1.   The Supreme Court also held in Comer that a noncustodial parent may not assert a concealment/estoppel defense against a government agency that has been assigned the right to receive support arrearages for reimbursement of public assistance payments.  (Comer, supra, 14 Cal.4th at p. 529, 59 Cal.Rptr.2d 155, 927 P.2d 265.)   Though Ostler apparently received some public assistance, no government agency has asserted a right to the arrearages in this action.

2.   The trial court did not hold and Vroenen does not argue that the action must be brought in the name of the child.   In Comer, government agencies acting on the mother's behalf petitioned to enforce the existing support order and to collect arrearages.  (Comer, supra, 14 Cal.4th at p. 511, 59 Cal.Rptr.2d 155, 927 P.2d 265.)   Similarly, in this case, the Mendocino County District Attorney moved on behalf of Ostler, pursuant to former Welfare and Institutions Code sections 11475.1 and 11478.2 (now Fam.Code, §§ 17400, 17406), for a judicial determination of the amount of the child support arrearages.

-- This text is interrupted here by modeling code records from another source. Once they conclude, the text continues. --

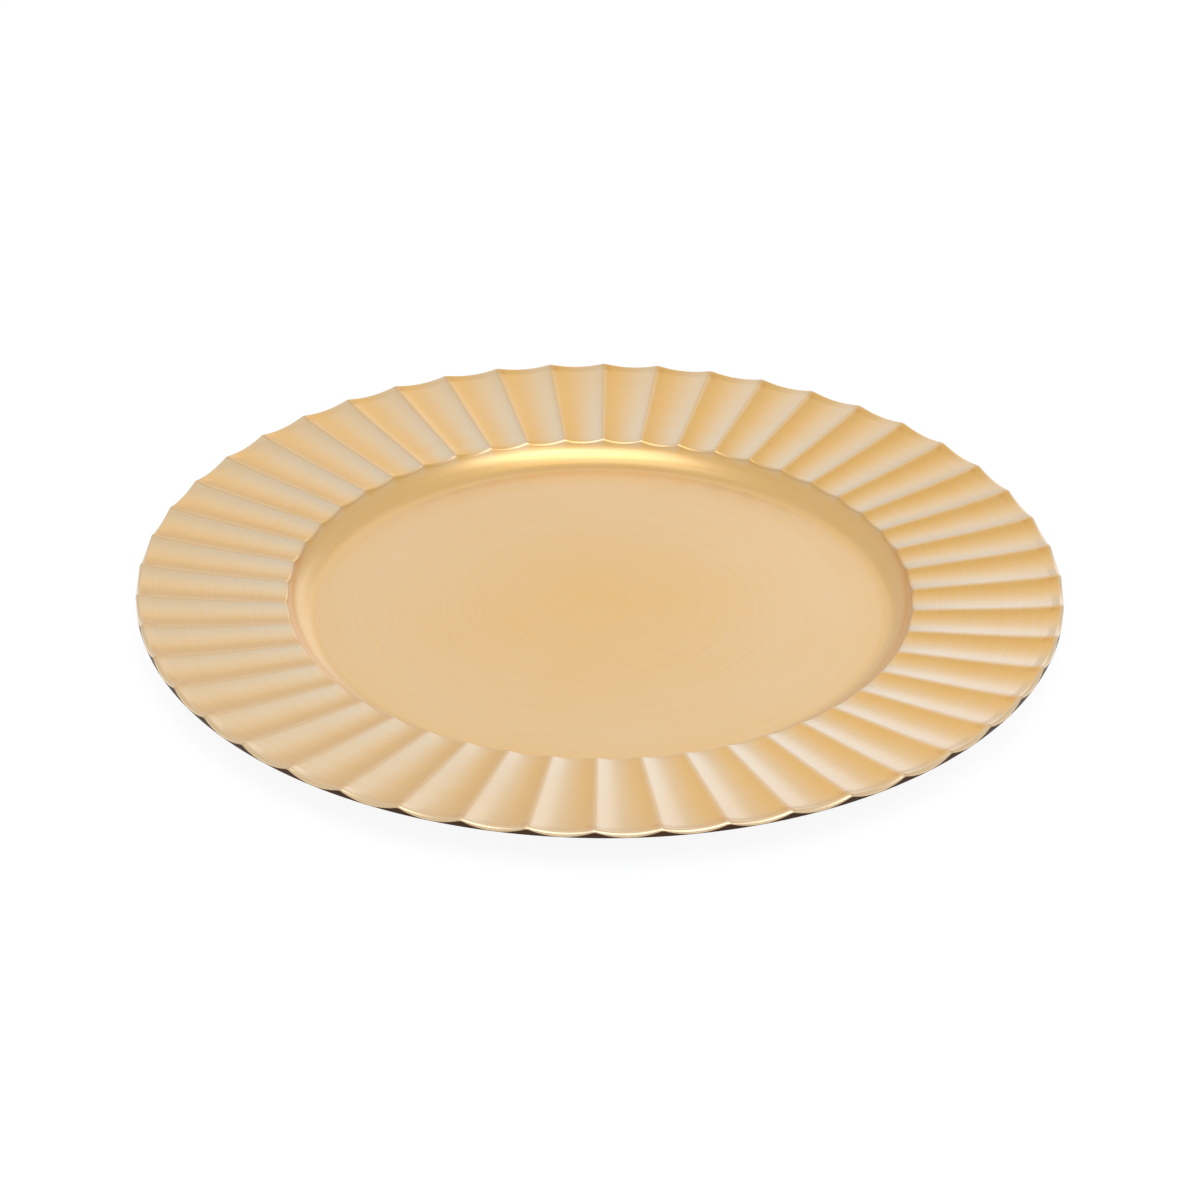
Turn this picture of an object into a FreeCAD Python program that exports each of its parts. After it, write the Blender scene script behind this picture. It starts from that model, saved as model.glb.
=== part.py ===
import FreeCAD, Part
import math
import os

import Sketcher

# Round serving tray of thin sheet metal: a flat floor, a coved well wall, a wide rim pressed
# into flutes, and an edge turned down over a stiffening wire that is tacked on with solder.
# Frame: origin at the centre of the flat underside, +Z up, millimetres.

DRIVING_DIMENSIONS = (
    ("tray_radius", 165.0, "outermost radius, at the turned-down lip"),
    ("sheet_gauge", 0.6, "thickness of the sheet"),
    ("floor_disc_radius", 92.0, "radius of the plain middle of the floor"),
    ("floor_radius", 99.8, "radius where the flat floor starts to curve up"),
    ("cove_radius", 12.5, "inside radius between floor and well wall"),
    ("wall_angle", 60.0, "slope of the well wall above the floor, in degrees"),
    ("shoulder_radius", 1.6, "outside radius where the well wall turns into the rim"),
    ("bend_radius", 1.2, "outside radius of the turned-down edge"),
    ("ridge_height", 15.5, "height of the edge at a ridge between two flutes"),
    ("flute_depth", 1.45, "how far the middle of a flute lies below its ridges at the edge"),
    ("flute_count", 48.0, "number of flutes round the rim"),
    ("apex_depth", 4.7, "depth below the underside of the point where all flutes would meet"),
    ("lip_height", 12.7, "height of the trimmed lower end of the turned-down lip"),
    ("wire_radius", 0.55, "radius of the stiffening wire's section"),
    ("tack_count", 12.0, "number of solder tacks on the wire"),
    ("tack_radius", 0.5, "radius of a solder tack's section"),
    ("tack_length", 4.0, "length of a solder tack along the wire"),
    ("tack_inset", 0.85, "how far a solder tack sits inside the wire's centre line"),
    ("tack_rise", 0.1, "how far a solder tack sits above the wire's centre line"),
)

# A flute is a shallow arc across, so its depth falls off with the square of the distance from its
# middle. These are the depths, as shares of the full one, at five evenly spaced planes.
FLUTE_SECTION_SHARES = (0.0, 0.75, 1.0, 0.75, 0.0)

START = 1
END = 2
CENTRE = 3
ORIGIN_POINT = (-1, 1)
VERTICAL_AXIS = -2


def make_sheet(doc):
    """The spreadsheet of driving dimensions, one alias a row."""
    sheet = doc.addObject("Spreadsheet::Sheet", "dims")
    for index, (alias, value, meaning) in enumerate(DRIVING_DIMENSIONS):
        row = index + 1
        sheet.set("A%d" % row, meaning)
        sheet.set("B%d" % row, str(value))
        sheet.setAlias("B%d" % row, alias)
    doc.recompute()
    return sheet


def origin_feature(body, role):
    """One of the body's own origin planes or axes."""
    for feature in body.Origin.OriginFeatures:
        if feature.Role == role:
            return feature
    raise RuntimeError("no origin feature " + role)


def sketch_on(body, name, plane_role, turn=0.0):
    """A sketch on one of the body's origin planes, turned about the sketch's own vertical."""
    sketch = body.newObject("Sketcher::SketchObject", name)
    sketch.AttachmentSupport = (origin_feature(body, plane_role), "")
    sketch.MapMode = "FlatFace"
    turned = FreeCAD.Rotation(FreeCAD.Vector(0, 1, 0), turn)
    sketch.AttachmentOffset = FreeCAD.Placement(FreeCAD.Vector(0, 0, 0), turned)
    return sketch


def add_line(sketch, start, end):
    first = FreeCAD.Vector(start[0], start[1], 0)
    last = FreeCAD.Vector(end[0], end[1], 0)
    return sketch.addGeometry(Part.LineSegment(first, last), False)


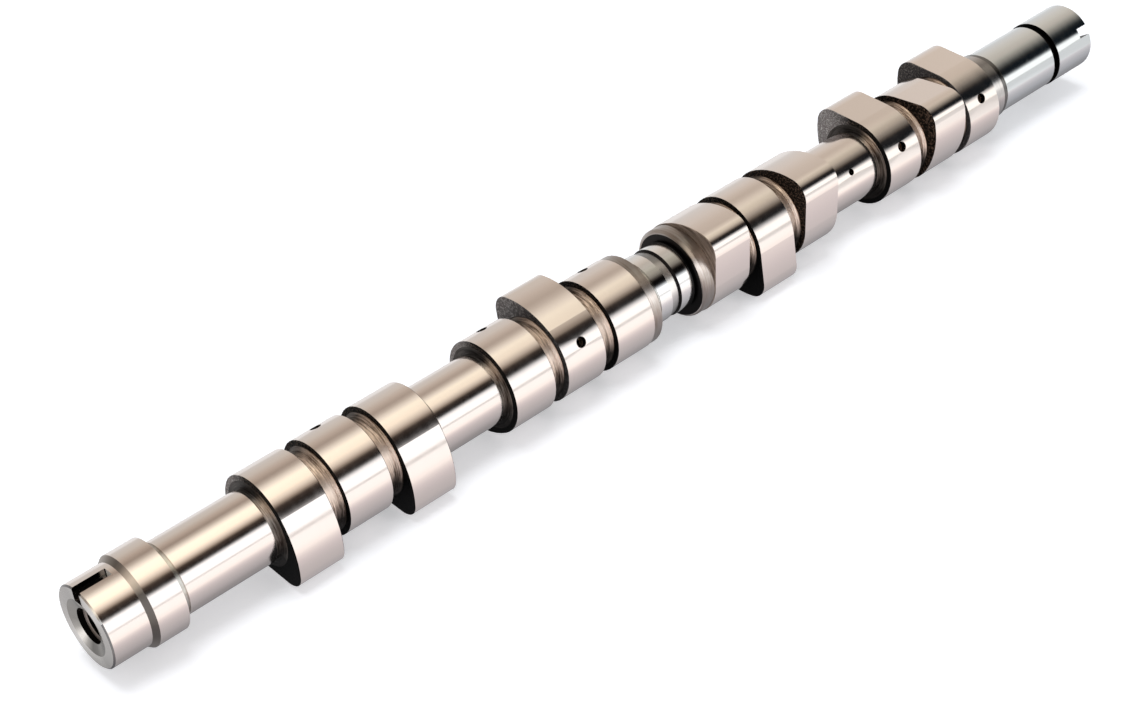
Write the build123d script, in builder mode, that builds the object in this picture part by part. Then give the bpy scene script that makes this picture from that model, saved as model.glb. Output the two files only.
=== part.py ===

3.   Family Code section 4503 provides:  “If a parent has been ordered to make payments for the support of a minor child, an action to recover an arrearage in those payments may be maintained at any time within the period otherwise specified for the enforcement of such a judgment, notwithstanding the fact that the child has attained the age of 18 years.”

KAY, J.

We concur:  REARDON, Acting P.J. and SEPULVEDA, J.